#### [GOAL]
Make an exact copy of the listing below.

#### [DATASET EXCERPT]
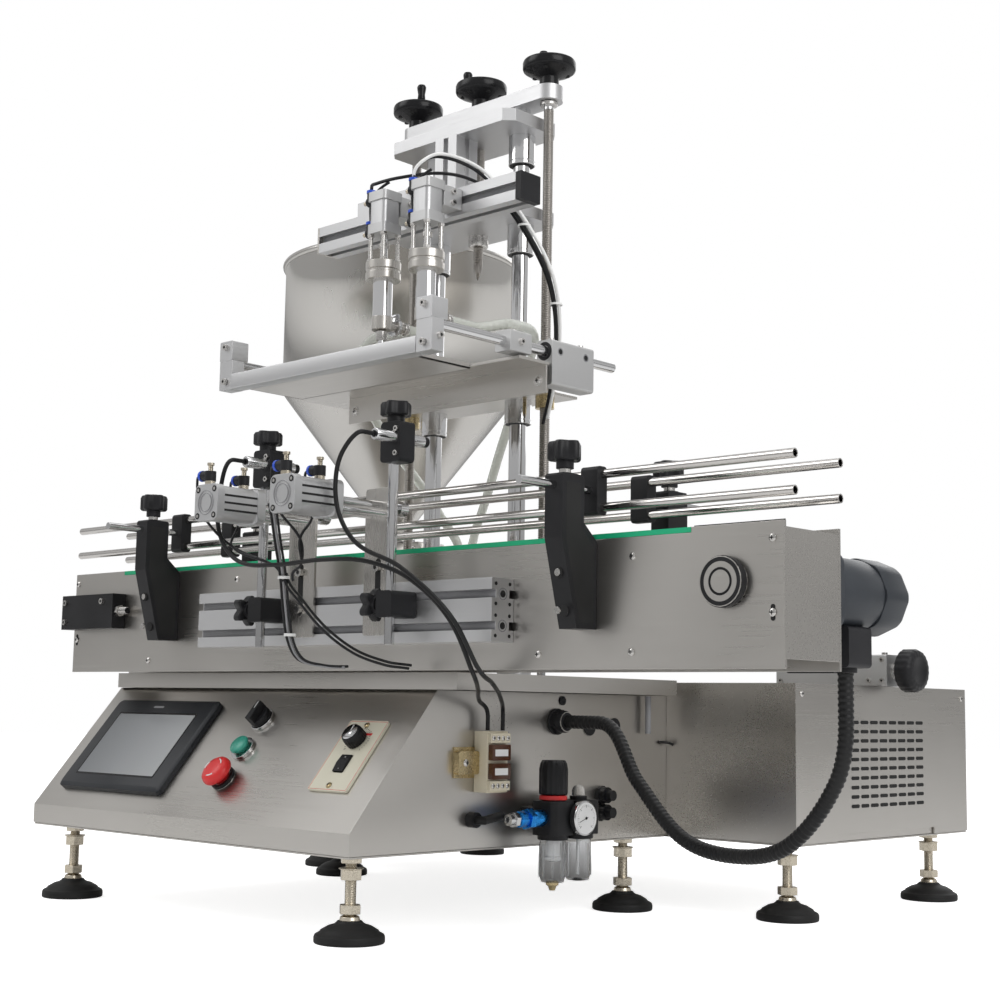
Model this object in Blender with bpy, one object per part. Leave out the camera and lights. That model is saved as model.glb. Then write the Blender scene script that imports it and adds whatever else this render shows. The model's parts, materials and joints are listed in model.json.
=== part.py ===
"""A desktop two-head piston liquid filler with its slat-chain conveyor.

Metres, +Z up. X runs along the conveyor, Y from the operator towards the back, and Z = 0 is the floor.
"""

from math import cos, hypot, pi, radians, sin, tau

import bmesh
import bpy
from mathutils import Matrix, Vector

# ---------------------------------------------------------------- clearances
GAP = 0.0003
RUNNING = 0.0004
SHEET = 0.002

# ---------------------------------------------------------------- feet
PAD_RADIUS = 0.0355
PAD_HEIGHT = 0.020
STEM_RADIUS = 0.006
NUT_RADIUS = 0.0105
FOOT_INSET = 0.036

# ---------------------------------------------------------------- front cabinet (control console)
CABINET_LEFT = -0.500
CABINET_RIGHT = 0.0735
CABINET_FLOOR = 0.0872
CONSOLE_FRONT = -0.106
CONSOLE_LIP = 0.022
SLOPE_TOP_Y = 0.0097
CABINET_TOP = 0.2503
CABINET_BACK = 0.393

# ---------------------------------------------------------------- rear cabinet
REAR_LEFT = -0.610
REAR_RIGHT = 0.2557
REAR_DEPTH = 0.3945
REAR_TOP = 0.2665
REAR_RELIEF = 0.008
REAR_TAB = 0.085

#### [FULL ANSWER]
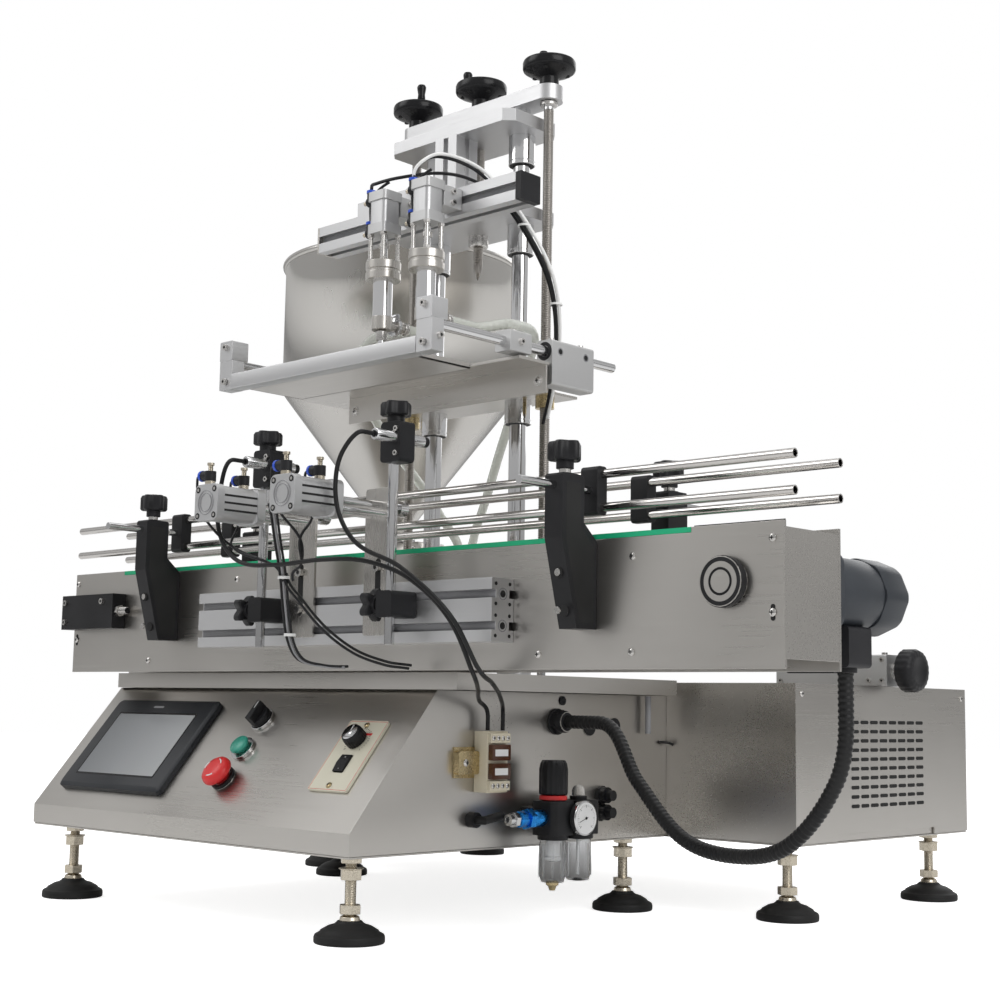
Model this object in Blender with bpy, one object per part. Leave out the camera and lights. That model is saved as model.glb. Then write the Blender scene script that imports it and adds whatever else this render shows. The model's parts, materials and joints are listed in model.json.
=== part.py ===
"""A desktop two-head piston liquid filler with its slat-chain conveyor.

Metres, +Z up. X runs along the conveyor, Y from the operator towards the back, and Z = 0 is the floor.
"""

from math import cos, hypot, pi, radians, sin, tau

import bmesh
import bpy
from mathutils import Matrix, Vector

# ---------------------------------------------------------------- clearances
GAP = 0.0003
RUNNING = 0.0004
SHEET = 0.002

# ---------------------------------------------------------------- feet
PAD_RADIUS = 0.0355
PAD_HEIGHT = 0.020
STEM_RADIUS = 0.006
NUT_RADIUS = 0.0105
FOOT_INSET = 0.036

# ---------------------------------------------------------------- front cabinet (control console)
CABINET_LEFT = -0.500
CABINET_RIGHT = 0.0735
CABINET_FLOOR = 0.0872
CONSOLE_FRONT = -0.106
CONSOLE_LIP = 0.022
SLOPE_TOP_Y = 0.0097
CABINET_TOP = 0.2503
CABINET_BACK = 0.393

# ---------------------------------------------------------------- rear cabinet
REAR_LEFT = -0.610
REAR_RIGHT = 0.2557
REAR_DEPTH = 0.3945
REAR_TOP = 0.2665
REAR_RELIEF = 0.008
REAR_TAB = 0.085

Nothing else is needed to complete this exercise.